「衆議院の解散ではなく、これでは自民党の解散みたいな解散になっちゃったな」
こう語るのは元自民党政調会長の亀井静香氏(国民新党代表代行)である。
逆風に耐え切れず、東京都議会議員選挙で現有議席から10も減らした自民党。石原伸晃都連会長は即日辞任し、党内には総裁を含む執行部の責任を求める声が広まった。
ところが翌日、麻生首相は電撃的に「解散」を宣言し、未然に「麻生おろし」の芽を摘んだ――、かのようにみえた。だが、現実はそう簡単ではなかった。
本来、麻生首相は都議選直後の即日「解散」を企てていた。だが、党内からの圧力に屈して、再びブレ、「解散宣言」に後退してしまったという経緯がある。そのツケは、党内からの批判噴出という形で早速、まわってきた。
「このままの内閣と党で衆院選に突入することは集団自殺に近い」
元・盟友の鳩山邦夫氏(前総務大臣)がこう危惧するように、麻生首相への風当たりは強まる一方だ。落選に怯える大多数の自民党衆議院議員の本心はどちらかといえばこの鳩山氏の考えに近い。
両院議員総会開催を求め
反麻生派が署名集めに奔走
案の定、解散阻止、および「麻生おろし」の動きが公然と始まる。さらに、野党から提出された内閣不信任案決議案の採決の直前には、古賀誠選対委員長も辞意を表明し、混乱に拍車がかかる。

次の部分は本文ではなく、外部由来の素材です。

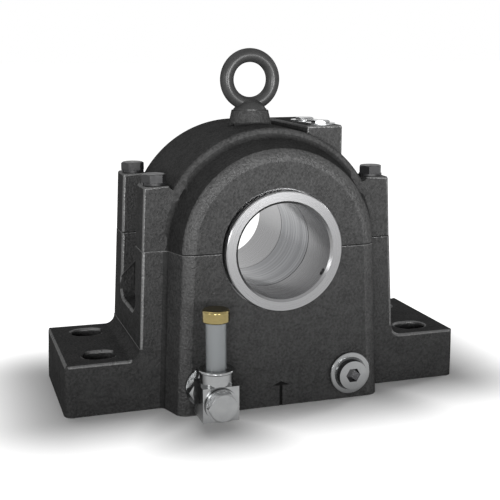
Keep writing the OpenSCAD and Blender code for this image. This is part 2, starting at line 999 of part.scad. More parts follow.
module gauge_end_plug() {
    color(plated)
        in_front_of_elbow() {
            translate([0, 0, end_seal_t])
                cylinder(h = end_plug_flange_t, d = end_plug_flange_d);
            translate([0, 0, end_seal_t + end_plug_flange_t])
                hex_head(end_plug_flats, end_plug_h);
            translate([0, 0, end_seal_t - end_plug_thread_len])
                cylinder(h = end_plug_thread_len + 1, d = end_plug_thread_d);
        }
}

module gauge_end_seal() {
    color(aluminium)
        in_front_of_elbow()
            tube(end_plug_flange_d - 3, end_plug_thread_d + 0.4, end_seal_t);
}

// Ring that turns with the shaft, from its outer face in to inner_end
module labyrinth_ring(inner_end, screw_a) {
    bore_r = shaft_d / 2;
    hub_r = ring_d / 2;
    difference() {
        rotate([-90, 0, 0])
            rotate_extrude($fn = 180) {
                polygon([
                    [bore_r, inner_end],
                    [sleeve_part_d / 2, inner_end],
                    [sleeve_part_d / 2, chamber_reach],
                    [hub_r, chamber_reach],
                    [hub_r, ring_reach - ring_edge],
                    [hub_r - ring_edge, ring_reach],
                    [bore_r + ring_chamfer, ring_reach],
                    [bore_r, ring_reach - ring_chamfer]
                ]);
                for (y = [web_outer, web_inner])
                    translate([hub_r - 1, y - web_t / 2])
                        square([web_h + 1, web_t]);
                translate([sleeve_part_d / 2 - 1, flinger_y - web_t / 2])
                    square([ring_d / 2 + flinger_h - sleeve_part_d / 2 + 1, web_t]);
            }
        grub_places(screw_a)
            translate([0, 0, -1])
                cylinder(h = hub_r, d = grub_d + 2 * thread_gap);
    }
}

// Three radial places in a ring's rim, the first at an angle from the top
module grub_places(first) {
    for (a = [0, 120, 240])
        translate([0, grub_y, 0])
            rotate([0, a + first, 0])
                translate([0, 0, shaft_d / 2])
                    children();
}

module labyrinth_ring_front() {
    color(turned_steel)
        translate([0, 0, centre_h])
            mirror([0, 1, 0])
                labyrinth_ring(-sleeve_front + sleeve_gap, 0);
}

module labyrinth_ring_rear() {
    color(turned_steel)
        translate([0, 0, centre_h])
            labyrinth_ring(sleeve_rear + sleeve_gap, rear_screw_a);
}

module grub_screws() {
    screw_len = (ring_d - shaft_d) / 2 - grub_foot - grub_short;
    color(dark_steel)
        translate([0, 0, centre_h])
            for (side = [0, 1])
                mirror([0, side, 0])
                    grub_places(side > 0 ? 0 : rear_screw_a)
                        translate([0, 0, grub_foot])
                            difference() {
                                cylinder(h = screw_len, d = grub_d);
                                translate([0, 0, screw_len - grub_socket_depth])
                                    hex(grub_socket_flats, grub_socket_depth + 1);
                            }
}

// The two inner tracks between the ribs, in (radius, distance along the shaft)
module inner_tracks(reach) {
    intersection() {
        for (side = [-1, 1])
            translate([inner_track_c * cos(contact_a), side * inner_track_c * sin(contact_a)])
                circle(track_r, $fn = 360);
        translate([0, -reach])
            square([big, 2 * reach]);
    }
}

module bearing_outer_ring() {
    half = bearing_w / 2;
    color(bearing_steel)
        difference() {
            about_shaft()
                difference() {
                    translate([bearing_d / 2 - outer_ring_t, -half])
                        square([outer_ring_t, bearing_w]);
                    circle(track_r, $fn = 360);
                    translate([bearing_d / 2 - oil_groove_depth, -oil_groove_w / 2])
                        square([2 * oil_groove_depth, oil_groove_w]);
                }
            // oil holes from the groove into the bearing
            translate([0, 0, centre_h])
                for (a = [0, 120, 240])
                    rotate([0, a, 0])
                        cylinder(h = bearing_d, r = oil_hole_r);
        }
}

module bearing_inner_ring() {
    half = bearing_w / 2;
    rib_r = bearing_bore_r + rib_h;
    ridge_r = bearing_bore_r + ridge_h;
    color(bearing_steel)
        about_shaft() {
            difference() {
                polygon([
                    [bearing_bore_r, -half],
                    [bearing_bore_r + bearing_w * cone_rate, half],
                    [rib_r, half],
                    [rib_r, half - rib_w],
                    [ridge_r, half - rib_w],
                    [ridge_r, rib_w - half],
                    [rib_r, rib_w - half],
                    [rib_r, -half]
                ]);
                inner_tracks(half - rib_w);
            }
        }
}

// Places children at each roller of one row, their z axis along the roller
module roller_places(side) {
    translate([0, 0, centre_h])
        for (i = [0 : roller_n - 1])
            rotate([0, i * 360 / roller_n, 0])
                translate([0, side * roller_y, roller_radius])
                    rotate([-side * (90 + contact_a), 0, 0])
                        children();
}

module roller() {
    rotate_extrude($fn = 48)
        intersection() {
            translate([roller_d / 2 - roller_profile_r, 0])
                circle(roller_profile_r, $fn = 360);
            translate([0, -roller_len / 2])
                square([roller_d, roller_len]);
        }
}

module rollers_front() {
    color(bearing_steel)
        roller_places(-1)
            roller();
}

module rollers_rear() {
    color(bearing_steel)
        roller_places(1)
            roller();
}

// Cone shaped band on the roller axes, with a pocket for each roller
module cage(side) {
    color(cage_steel)
        difference() {
            about_shaft()
                translate([roller_radius, side * roller_y])
                    rotate(side * contact_a)
                        translate([-cage_t / 2, side > 0 ? -cage_near : -cage_far])
                            square([cage_t, cage_near + cage_far]);
            roller_places(side)
                cylinder(h = roller_len + 2 * cage_gap, r = roller_d / 2 + cage_gap, center = true);
        }
}

module cage_front() {
    cage(-1);
}

module cage_rear() {
    cage(1);
}

// Floating ring that keeps the two rows of rollers square
module guide_ring() {
    color(bearing_steel)
        about_shaft()
            polygon([
                [guide_in, -guide_w / 2],
                [guide_out, -guide_rim_w / 2],
                [guide_out, guide_rim_w / 2],
                [guide_in, guide_w / 2]
            ]);
}

module adapter_sleeve() {
    seat_r = bearing_bore_r - fit;
    half = bearing_w / 2;
    color(turned_steel)
        difference() {
            about_shaft()
                polygon([
                    [shaft_d / 2, sleeve_front],
                    [seat_r - 0.1, sleeve_front],
                    [seat_r - 0.1, -half],
                    [seat_r, -half],
                    [seat_r + (half + sleeve_rear) * cone_rate, sleeve_rear],
                    [shaft_d / 2, sleeve_rear]
                ]);
            translate([0, 0, centre_h])
                rotate([0, 90 - slit_a, 0])
                    translate([-sleeve_slit / 2, -big / 2, 0])
                        cube([sleeve_slit, big, big]);
        }
}

module tab_washer() {
    half = bearing_w / 2;
    outer = nut_d / 2 - tab_washer_inset;
    notch = 0.4 * (outer - bearing_bore_r);
    color(bearing_steel)
        translate([0, 0, centre_h])
            difference() {
                rotate([90, 0, 0])
                    translate([0, 0, half])
                        tube(2 * outer, 2 * bearing_bore_r + 0.2, tab_washer_t);
                for (i = [0 : 12])
                    rotate([0, i * 360 / 13, 0])
                        translate([0, -half - tab_washer_t / 2, outer])
                            cube([tab_notch_w, tab_washer_t + 1, 2 * notch], center = true);
            }
}

module sleeve_nut() {
    back = bearing_w / 2 + tab_washer_t;
    color(bearing_steel)
        translate([0, 0, centre_h])
            difference() {
                rotate([90, 0, 0])
                    translate([0, 0, back])
                        tube(nut_d, 2 * bearing_bore_r + 0.1, nut_w);
                for (a = [0, 90, 180, 270])
                    rotate([0, a, 0])
                        translate([0, -back - nut_w / 2, nut_d / 2])
                            cube([nut_slot_w, nut_w + 1, 2 * nut_slot_depth], center = true);
            }
}

// Open rings that fill the seat beside the bearing
module locating_rings() {
    gap_w = 30;
    inner = bearing_w / 2 + fit;
    color(bearing_steel)
        difference() {
            about_shaft()
                for (side = [0, 1])
                    mirror([0, side])
                        translate([bearing_d / 2 - locating_h, inner])
                            square([locating_h, locating_w - 2 * fit]);
            translate([-gap_w / 2, -big / 2, centre_h])
                cube([gap_w, big, big]);
        }
}

housing_base();
housing_cap();
cap_bolts();
cap_bolt_washers();
dowel_pins();
eye_bolt();
pad_plugs();
pad_plug_seals();
drain_plug();
drain_plug_seal();
gauge_elbow();
gauge_lock_nut();
gauge_washer();
gauge_collar_nut();
gauge_glass();
gauge_glass_seal();
gauge_cap();
gauge_end_plug();
gauge_end_seal();
labyrinth_ring_front();
labyrinth_ring_rear();
grub_screws();
bearing_outer_ring();
bearing_inner_ring();
rollers_front();
rollers_rear();
cage_front();
cage_rear();
guide_ring();
adapter_sleeve();
sleeve_nut();
tab_washer();
locating_rings();
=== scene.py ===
import json
import math

import bpy
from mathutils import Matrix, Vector
from mathutils.kdtree import KDTree


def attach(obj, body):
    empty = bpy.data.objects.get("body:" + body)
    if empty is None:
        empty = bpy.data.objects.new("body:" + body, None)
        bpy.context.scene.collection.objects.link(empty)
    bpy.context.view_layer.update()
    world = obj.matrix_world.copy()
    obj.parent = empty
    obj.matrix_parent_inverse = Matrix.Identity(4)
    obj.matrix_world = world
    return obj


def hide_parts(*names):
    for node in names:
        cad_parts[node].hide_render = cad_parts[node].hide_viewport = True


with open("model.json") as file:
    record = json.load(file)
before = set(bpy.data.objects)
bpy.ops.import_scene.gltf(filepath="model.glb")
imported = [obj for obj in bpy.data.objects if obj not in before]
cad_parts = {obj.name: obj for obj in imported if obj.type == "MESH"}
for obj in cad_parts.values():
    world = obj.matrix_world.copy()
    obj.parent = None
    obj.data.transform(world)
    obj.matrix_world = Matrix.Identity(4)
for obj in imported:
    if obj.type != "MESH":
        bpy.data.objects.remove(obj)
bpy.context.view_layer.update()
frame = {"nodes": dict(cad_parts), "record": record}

nodes = frame["nodes"]
shaftHeight = 0.135  # the shaft's axis runs along Y at this height
bpy.ops.object.select_all(action="DESELECT")


# helpers for materials

def hexColour(text):
    parts = [int(text[i:i + 2], 16) / 255 for i in (1, 3, 5)]
    linear = [p / 12.92 if p <= 0.04045 else ((p + 0.055) / 1.055) ** 2.4 for p in parts]
    return (*linear, 1.0)


def addNode(tree, kind, settings=None, inputs=None, links=None):
    node = tree.nodes.new(kind)
    for name, value in (settings or {}).items():
        setattr(node, name, value)
    for name, value in (inputs or {}).items():
        node.inputs[name].default_value = value
    for name, source in (links or {}).items():
        tree.links.new(source, node.inputs[name])
    return node


def newMaterial(name):
    material = bpy.data.materials.new(name)
    material.use_nodes = True
    material.node_tree.nodes.clear()
    return material, material.node_tree


def perMm(size):
    return 1000 / size  # texture scale whose features are this many millimetres wide


def closeMaterial(tree, shader):
    addNode(tree, "ShaderNodeOutputMaterial", links={"Surface": shader.outputs[0]})


# what all coats of black paint share: how much the swell adds to the grain, and which stretches of
# the patterns run from hollow to crest and from smooth to rough
paintPattern = {"grainDetail": 2.5, "grainRoughness": 0.6, "swellDetail": 3.0, "swellShare": 0.35,
                "toneFrom": 0.5, "toneTo": 0.85, "glossFrom": 0.35, "glossTo": 0.65}
# painted cast iron: the sand mould leaves a fine pimpled skin that semi-gloss black paint rounds off
castSkin = {"hollow": "#2f2f2f", "crest": "#434343", "grainMm": 2.1, "swellMm": 14,
            "bump": 1.0, "depthMm": 1.3, "smoothest": 0.34, "roughest": 0.46, "shine": 0.01}
# the same paint on rounded edges, paler and glossier: a painted highlight along the edges
castEdgeHighlight = {"hollow": "#383838", "crest": "#525252", "grainMm": 2.1, "swellMm": 14,
            "bump": 0.8, "depthMm": 0.8, "smoothest": 0.26, "roughest": 0.36, "shine": 0.07}
# the crowned front edge of the seal bosses, a little brighter than the faces: a painted highlight
castCrownHighlight = {"hollow": "#333333", "crest": "#4a4a4a", "grainMm": 2.1, "swellMm": 14,
             "bump": 1.0, "depthMm": 1.3, "smoothest": 0.3, "roughest": 0.4, "shine": 0.02}
# inner corners and the seal bosses' walls, painted darker: painted shade
castHollowShade = {"hollow": "#222222", "crest": "#303030", "grainMm": 2.1, "swellMm": 14,
              "bump": 0.8, "depthMm": 0.8, "smoothest": 0.4, "roughest": 0.5, "shine": 0.006}
# the open joint under the cap's lower edge, painted nearly black: painted shade of the gap
seamShadePaint = {"hollow": "#101010", "crest": "#1a1a1a", "grainMm": 2.1, "swellMm": 14,
             "bump": 0.5, "depthMm": 0.4, "smoothest": 0.5, "roughest": 0.6, "shine": 0.004}
# drop-forged eye under the same black paint: smoother than the casting
paintedForging = {"hollow": "#2c2c2c", "crest": "#383838", "grainMm": 1.1, "swellMm": 12,
                  "bump": 0.3, "depthMm": 0.2, "smoothest": 0.28, "roughest": 0.4, "shine": 0.018}


def blackPaint(name, looks):
    material, tree = newMaterial(name)
    place = addNode(tree, "ShaderNodeTexCoord")
    grain = addNode(tree, "ShaderNodeTexNoise", None,
                    {"Scale": perMm(looks["grainMm"]), "Detail": paintPattern["grainDetail"],
                     "Roughness": paintPattern["grainRoughness"]},
                    {"Vector": place.outputs["Object"]})
    swell = addNode(tree, "ShaderNodeTexNoise", None,
                    {"Scale": perMm(looks["swellMm"]), "Detail": paintPattern["swellDetail"]},
                    {"Vector": place.outputs["Object"]})
    both = addNode(tree, "ShaderNodeMath", {"operation": "MULTIPLY_ADD"},
                   {1: paintPattern["swellShare"]},
                   {0: swell.outputs["Fac"], 2: grain.outputs["Fac"]})
    tone = addNode(tree, "ShaderNodeMapRange", None,
                   {"From Min": paintPattern["toneFrom"], "From Max": paintPattern["toneTo"]},
                   {"Value": both.outputs[0]})
    colour = addNode(tree, "ShaderNodeMix", {"data_type": "RGBA"},
                     {"A": hexColour(looks["hollow"]), "B": hexColour(looks["crest"])},
                     {"Factor": tone.outputs[0]})
    gloss = addNode(tree, "ShaderNodeMapRange", None,
                    {"From Min": paintPattern["glossFrom"], "From Max": paintPattern["glossTo"],
                     "To Min": looks["smoothest"], "To Max": looks["roughest"]},
                    {"Value": swell.outputs["Fac"]})
    bump = addNode(tree, "ShaderNodeBump", None,
                   {"Strength": looks["bump"], "Distance": looks["depthMm"] / 1000},
                   {"Height": grain.outputs["Fac"]})
    body = addNode(tree, "ShaderNodeBsdfDiffuse", None, None,
                   {"Color": colour.outputs["Result"], "Normal": bump.outputs[0]})
    sheen = addNode(tree, "ShaderNodeBsdfAnisotropic", None, {"Color": (1, 1, 1, 1)},
                    {"Roughness": gloss.outputs[0], "Normal": bump.outputs[0]})
    shader = addNode(tree, "ShaderNodeMixShader", None, {0: looks["shine"]},
                     {1: body.outputs[0], 2: sheen.outputs[0]})
    closeMaterial(tree, shader)
    return material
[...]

自民党は末期的症状を超え、断末魔を迎えようとしているのだろうか。
昨夜(7月15日)も、反麻生の自民党議員は、両院議員総会の開催を求めて、深夜まで署名を集める作業に励んでいた。選挙直前であるにもかかわらず、地元での選挙活動を放り出して数多くの自民党議員が署名活動を行っている。